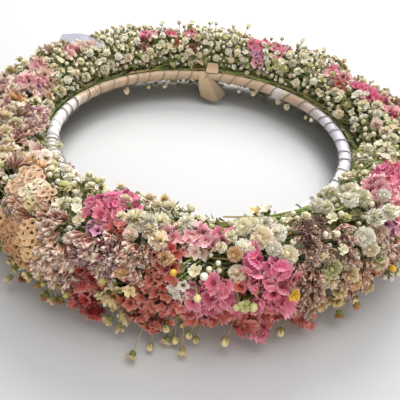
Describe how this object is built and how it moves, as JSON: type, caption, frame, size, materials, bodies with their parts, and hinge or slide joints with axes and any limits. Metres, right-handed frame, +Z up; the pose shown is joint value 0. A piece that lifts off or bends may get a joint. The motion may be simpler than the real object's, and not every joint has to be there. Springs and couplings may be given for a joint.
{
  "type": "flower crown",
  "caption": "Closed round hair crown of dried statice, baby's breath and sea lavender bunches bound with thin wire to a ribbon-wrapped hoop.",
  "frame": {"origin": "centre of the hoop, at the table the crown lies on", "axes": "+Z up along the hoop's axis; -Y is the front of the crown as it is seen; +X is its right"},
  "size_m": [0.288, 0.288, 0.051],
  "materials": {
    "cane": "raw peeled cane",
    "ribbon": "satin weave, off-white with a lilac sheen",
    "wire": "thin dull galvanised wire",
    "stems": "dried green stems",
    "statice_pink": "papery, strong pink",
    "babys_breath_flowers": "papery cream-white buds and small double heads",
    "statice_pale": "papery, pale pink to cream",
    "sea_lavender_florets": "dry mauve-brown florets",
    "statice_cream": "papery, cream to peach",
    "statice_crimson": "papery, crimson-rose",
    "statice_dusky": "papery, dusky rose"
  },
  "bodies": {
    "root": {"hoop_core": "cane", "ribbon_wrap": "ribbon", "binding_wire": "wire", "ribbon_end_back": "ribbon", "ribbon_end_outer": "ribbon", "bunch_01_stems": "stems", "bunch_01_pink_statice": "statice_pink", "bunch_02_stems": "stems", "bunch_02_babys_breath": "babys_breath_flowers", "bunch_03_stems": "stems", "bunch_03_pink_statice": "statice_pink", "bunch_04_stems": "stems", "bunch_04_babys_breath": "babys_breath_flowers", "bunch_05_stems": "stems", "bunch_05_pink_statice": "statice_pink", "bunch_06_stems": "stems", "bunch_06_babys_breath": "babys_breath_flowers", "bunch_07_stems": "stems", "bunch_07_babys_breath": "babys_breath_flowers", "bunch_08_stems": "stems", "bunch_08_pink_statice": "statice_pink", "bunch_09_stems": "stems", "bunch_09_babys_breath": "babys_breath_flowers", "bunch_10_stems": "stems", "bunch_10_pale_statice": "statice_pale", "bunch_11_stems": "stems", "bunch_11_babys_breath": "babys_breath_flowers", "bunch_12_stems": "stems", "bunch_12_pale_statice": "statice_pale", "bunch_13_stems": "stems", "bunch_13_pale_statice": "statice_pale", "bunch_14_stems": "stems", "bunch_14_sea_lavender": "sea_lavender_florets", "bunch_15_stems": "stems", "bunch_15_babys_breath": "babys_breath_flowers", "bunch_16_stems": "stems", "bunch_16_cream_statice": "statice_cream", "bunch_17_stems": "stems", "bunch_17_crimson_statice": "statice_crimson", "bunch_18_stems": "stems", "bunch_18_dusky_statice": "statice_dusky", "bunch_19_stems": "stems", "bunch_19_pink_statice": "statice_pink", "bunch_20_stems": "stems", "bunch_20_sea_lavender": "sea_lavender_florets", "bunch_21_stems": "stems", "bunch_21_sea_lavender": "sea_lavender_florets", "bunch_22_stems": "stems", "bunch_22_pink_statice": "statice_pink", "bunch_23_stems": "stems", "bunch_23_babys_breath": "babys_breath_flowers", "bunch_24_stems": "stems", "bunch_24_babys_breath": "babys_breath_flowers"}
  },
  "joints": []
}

To be done → Exactly reproduce the material above.

Correct result →
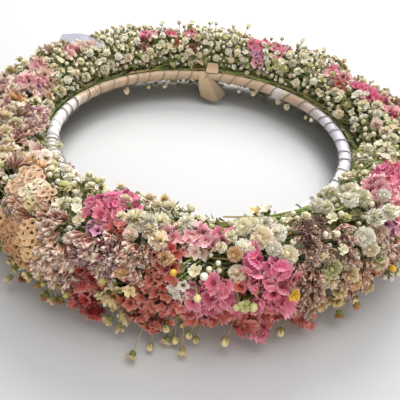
Describe how this object is built and how it moves, as JSON: type, caption, frame, size, materials, bodies with their parts, and hinge or slide joints with axes and any limits. Metres, right-handed frame, +Z up; the pose shown is joint value 0. A piece that lifts off or bends may get a joint. The motion may be simpler than the real object's, and not every joint has to be there. Springs and couplings may be given for a joint.
{
  "type": "flower crown",
  "caption": "Closed round hair crown of dried statice, baby's breath and sea lavender bunches bound with thin wire to a ribbon-wrapped hoop.",
  "frame": {"origin": "centre of the hoop, at the table the crown lies on", "axes": "+Z up along the hoop's axis; -Y is the front of the crown as it is seen; +X is its right"},
  "size_m": [0.288, 0.288, 0.051],
  "materials": {
    "cane": "raw peeled cane",
    "ribbon": "satin weave, off-white with a lilac sheen",
    "wire": "thin dull galvanised wire",
    "stems": "dried green stems",
    "statice_pink": "papery, strong pink",
    "babys_breath_flowers": "papery cream-white buds and small double heads",
    "statice_pale": "papery, pale pink to cream",
    "sea_lavender_florets": "dry mauve-brown florets",
    "statice_cream": "papery, cream to peach",
    "statice_crimson": "papery, crimson-rose",
    "statice_dusky": "papery, dusky rose"
  },
  "bodies": {
    "root": {"hoop_core": "cane", "ribbon_wrap": "ribbon", "binding_wire": "wire", "ribbon_end_back": "ribbon", "ribbon_end_outer": "ribbon", "bunch_01_stems": "stems", "bunch_01_pink_statice": "statice_pink", "bunch_02_stems": "stems", "bunch_02_babys_breath": "babys_breath_flowers", "bunch_03_stems": "stems", "bunch_03_pink_statice": "statice_pink", "bunch_04_stems": "stems", "bunch_04_babys_breath": "babys_breath_flowers", "bunch_05_stems": "stems", "bunch_05_pink_statice": "statice_pink", "bunch_06_stems": "stems", "bunch_06_babys_breath": "babys_breath_flowers", "bunch_07_stems": "stems", "bunch_07_babys_breath": "babys_breath_flowers", "bunch_08_stems": "stems", "bunch_08_pink_statice": "statice_pink", "bunch_09_stems": "stems", "bunch_09_babys_breath": "babys_breath_flowers", "bunch_10_stems": "stems", "bunch_10_pale_statice": "statice_pale", "bunch_11_stems": "stems", "bunch_11_babys_breath": "babys_breath_flowers", "bunch_12_stems": "stems", "bunch_12_pale_statice": "statice_pale", "bunch_13_stems": "stems", "bunch_13_pale_statice": "statice_pale", "bunch_14_stems": "stems", "bunch_14_sea_lavender": "sea_lavender_florets", "bunch_15_stems": "stems", "bunch_15_babys_breath": "babys_breath_flowers", "bunch_16_stems": "stems", "bunch_16_cream_statice": "statice_cream", "bunch_17_stems": "stems", "bunch_17_crimson_statice": "statice_crimson", "bunch_18_stems": "stems", "bunch_18_dusky_statice": "statice_dusky", "bunch_19_stems": "stems", "bunch_19_pink_statice": "statice_pink", "bunch_20_stems": "stems", "bunch_20_sea_lavender": "sea_lavender_florets", "bunch_21_stems": "stems", "bunch_21_sea_lavender": "sea_lavender_florets", "bunch_22_stems": "stems", "bunch_22_pink_statice": "statice_pink", "bunch_23_stems": "stems", "bunch_23_babys_breath": "babys_breath_flowers", "bunch_24_stems": "stems", "bunch_24_babys_breath": "babys_breath_flowers"}
  },
  "joints": []
}